Ruca Malen Malbec 2018
Bursting with aromas of ripe black cherries, plums, and violets, followed by subtle notes of vanilla and caramel, this Malbec is jammy, packed with fresh red fruit flavors. A pleasant acidity is followed by a generous, round finish marked by a subtle hint of sweet oak and firm tannins from aging 6 months in 20% French oak barrels and 80% stainless steel tanks, following vinification in stainless steel.
The founders, Jean Pierre Thibaud and Jacques Louis de Montalembert, share familial relations to some of France’s foremost winemaking houses. From their time spent together at Chandon Argentina, Thibaud and Montalembert saw the incredible potential of Mendoza as a winemaking region and endeavored to produce wines that drew from their French heritage while uniquely expressing Mendoza’s incredible terroir. They recruited enologist Pablo Cúneo, who’s intimate knowledge of Argentinean terroirs and winemaking expertise has led him to be one of the most respected winemakers in Mendoza.

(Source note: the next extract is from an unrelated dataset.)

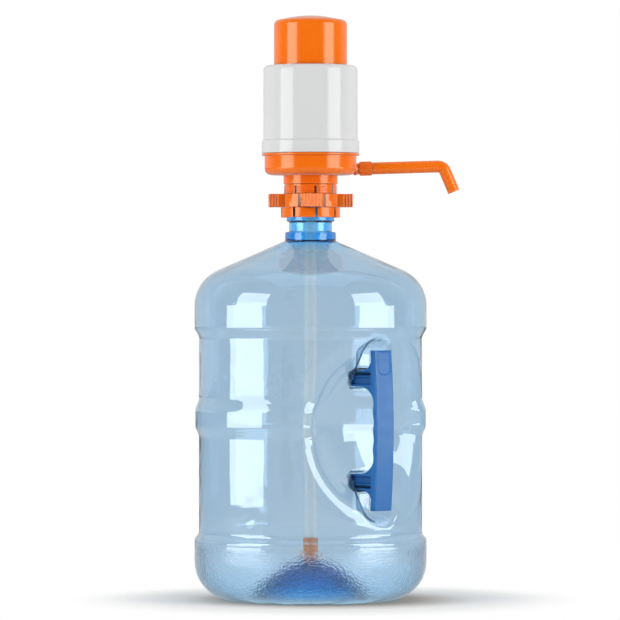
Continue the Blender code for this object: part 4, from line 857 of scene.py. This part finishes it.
def groovedRun(start, end, count, depth):
    # A straight run with soft round grooves across it.
    along = Vector((end[0] - start[0], end[1] - start[1]))
    length = along.length
    along.normalize()
    inwards = Vector((-along.y, along.x))
    points = []
    for at in range(count):
        for share in (0.08, 0.2, 0.32, 0.42, 0.5, 0.58, 0.68, 0.8, 0.92):
            across = (share - 0.5) / 0.34
            deep = depth * max(0.0, math.cos(across * pi / 2)) if abs(across) < 1 else 0
            spot = Vector(start) + along * (length * (at + share) / count) + inwards * deep
            points.append(tuple(spot))
    return points


def ringPiece():
    s = ring
    half, notchOuter = s["lobeHalf"], s["lobeHalf"] + s["notch"]
    corner = s["lobeRadius"] - s["groove"]
    grooved = corner - s["sideGrooves"] * s["sidePitch"]
    root = math.sqrt(s["notchRadius"] ** 2 - half ** 2)
    outerRoot = math.sqrt(s["notchRadius"] ** 2 - notchOuter ** 2)
    shoulder = math.sqrt(s["radius"] ** 2 - notchOuter ** 2)
    lobe = [(shoulder, -notchOuter), (outerRoot, -notchOuter), (root, -half), (grooved, -half)]
    lobe += groovedRun((grooved, -half), (corner, -half), s["sideGrooves"], s["sideGroove"])
    lobe += [(corner, -half), (s["lobeRadius"], -half + s["groove"])]
    lobe += groovedRun((s["lobeRadius"], -half + s["groove"]), (s["lobeRadius"], half - s["groove"]),
                       s["frontGrooves"], s["groove"])
    lobe += [(s["lobeRadius"], half - s["groove"]), (corner, half)]
    lobe += groovedRun((corner, half), (grooved, half), s["sideGrooves"], s["sideGroove"])
    lobe += [(grooved, half), (root, half), (outerRoot, notchOuter), (shoulder, notchOuter)]
    edge = math.atan2(notchOuter, shoulder)
    outline = []
    for at in range(4):
        angle = at * pi / 2
        for across, along in lobe:
            outline.append((across * math.cos(angle) - along * math.sin(angle),
                            across * math.sin(angle) + along * math.cos(angle)))
        for i in range(1, 12):
            between = angle + edge + (pi / 2 - 2 * edge) * i / 12
            outline.append((s["radius"] * math.cos(between), s["radius"] * math.sin(between)))
    bm = bmesh.new()
    count = len(outline)
    size = s["edge"]
    rows = []
    middle = [Vector(point) for point in outline]
    pulls = []
    for i in range(count):
        before, after = middle[i] - middle[i - 1], middle[(i + 1) % count] - middle[i]
        normal = (Vector((-before.y, before.x)).normalized() + Vector((-after.y, after.x)).normalized())
        pulls.append(normal.normalized() if normal.length > 0.3 else -middle[i].normalized())
    for height, pull in ((0, 1.0), (0.3, 0.3), (1.0, 0.0), (s["height"] / size - 1, 0.0),
                         (s["height"] / size - 0.3, 0.3), (s["height"] / size, 1.0)):
        up = Vector((0, 0, height * size))
        rows.append([bm.verts.new((middle[i] + pulls[i] * (size * pull * 0.6)).to_3d() + up)
                     for i in range(count)])
    for low, high in zip(rows, rows[1:]):
        for i in range(count):
            j = (i + 1) % count
            bm.faces.new((low[i], low[j], high[j], high[i]))
    bore = []
    sides = s["boreSides"]
    for height in (0, s["height"]):
        bore.append([bm.verts.new((s["bore"] * math.cos(math.tau * i / sides),
                                   s["bore"] * math.sin(math.tau * i / sides), height))
                     for i in range(sides)])
    for i in range(sides):
        j = (i + 1) % sides
        bm.faces.new((bore[0][j], bore[0][i], bore[1][i], bore[1][j]))
    for outside, inside in ((rows[0], bore[0]), (rows[-1], bore[1])):
        edges = []
        for loop in (outside, inside):
            edges += [bm.edges.get((loop[i], loop[(i + 1) % len(loop)])) for i in range(len(loop))]
        bmesh.ops.triangle_fill(bm, use_beauty=True, edges=edges)
    mesh = meshOf("lockRing", bm)
    sharpen(mesh, 35)
    place = axisPlace @ Matrix.Translation((0, 0, s["bottom"])) @ Matrix.Rotation(s["turn"], 4, "Z")
    return newObject("lockRing", mesh, orange, place)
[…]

Ruca Malen believes that the wines are made in the vineyards; they devote themselves to understanding the terroir. The profound knowledge of the diverse microterroirs along the Andes Mountain Range is evident in every sip. Ruca Malen’s vineyard holdings span the Uco Valley, Tupungato, and Lujan de Cuyo, with the vast majority in the Uco Valley. Planted in 1996 along the base of the Andes in sandy loam, rocky, porous soil, at an altitude of 1000 meters above sea level, the unique microclimate can be characterized as Mediterranean, where warm sunny days are balanced by cool breezy nights that allow the grapes to mature steadily.
Hand-crafted using traditional French winemaking techniques in a modern facility equipped with the latest technology, the goal is to produce elegant, food-friendly wines that express the true identity of each varietal. Ruca Malen boasts a portfolio of high quality wines that accentuate the varietal’s natural characteristics, while reflecting a sense of place, and conveying a level of excellence in craftsmanship.
By far the largest and best-known winemaking province in Argentina, Mendoza is responsible for over 70% of the country’s enological output. Set in the eastern foothills of the Andes Mountains, the climate is dry and continental, presenting relatively few challenges for viticulturists during the growing season. Mendoza, divided into several distinctive sub-regions, including Luján de Cuyo and the Uco Valley, is the source of some of the country’s finest wines.
For many wine lovers, Mendoza is practically synonymous with Malbec. Originally a Bordelaise variety brought to Argentina by the French in the mid-1800s, here it found success and renown that it never knew in its homeland where a finicky climate gives mixed results. Cabernet Sauvignon, Syrah, Merlot and Pinot Noir are all widely planted here as well (and sometimes even blended with each other or Malbec). Mendoza's main white varieties include Chardonnay, Torrontés, Sauvignon Blanc and Sémillon.
Known for its big, bold flavors and supple texture, Malbec is most famous for its runaway success in Argentina. However, the variety actually originated in Bordeaux, where it historically contributed color and tannin to blends. After being nearly wiped out by a devastating frost in 1956, it was never significantly replanted, although it continued to flourish under the name Côt in nearby Cahors. A French agronomist who saw great potential for the variety in Mendoza’s hot, high-altitude landscape, brought Malbec to Argentina in 1868. But it did not gain its current reputation as the country's national grape until a surge in popularity in the late 20th century.
In the Glass
Malbec typically expresses deep flavors of blackberry, plum and licorice, appropriately backed by aromas of freshly turned earth and dense, chewy tannins. In warmer, New World regions, such as Mendoza, Malbec will be intensely ripe, and full of fruit and spice. From its homeland in Cahors, its rusticity shines; dusty notes and a beguiling bouquet of violets balance rich, black fruit.
Malbec’s rustic character begs for flavorful dishes, like spicy grilled sausages or the classic cassoulet of France’s Southwest. South American iterations are best enjoyed as they would be in Argentina: with a thick, juicy steak.
If you’re trying to please a crowd, Malbec is generally a safe bet. With its combination of bold flavors and soft tannins, it will appeal to basically anyone who enjoys red wine. Malbec also wins bonus points for affordability, as even the most inexpensive examples are often quite good.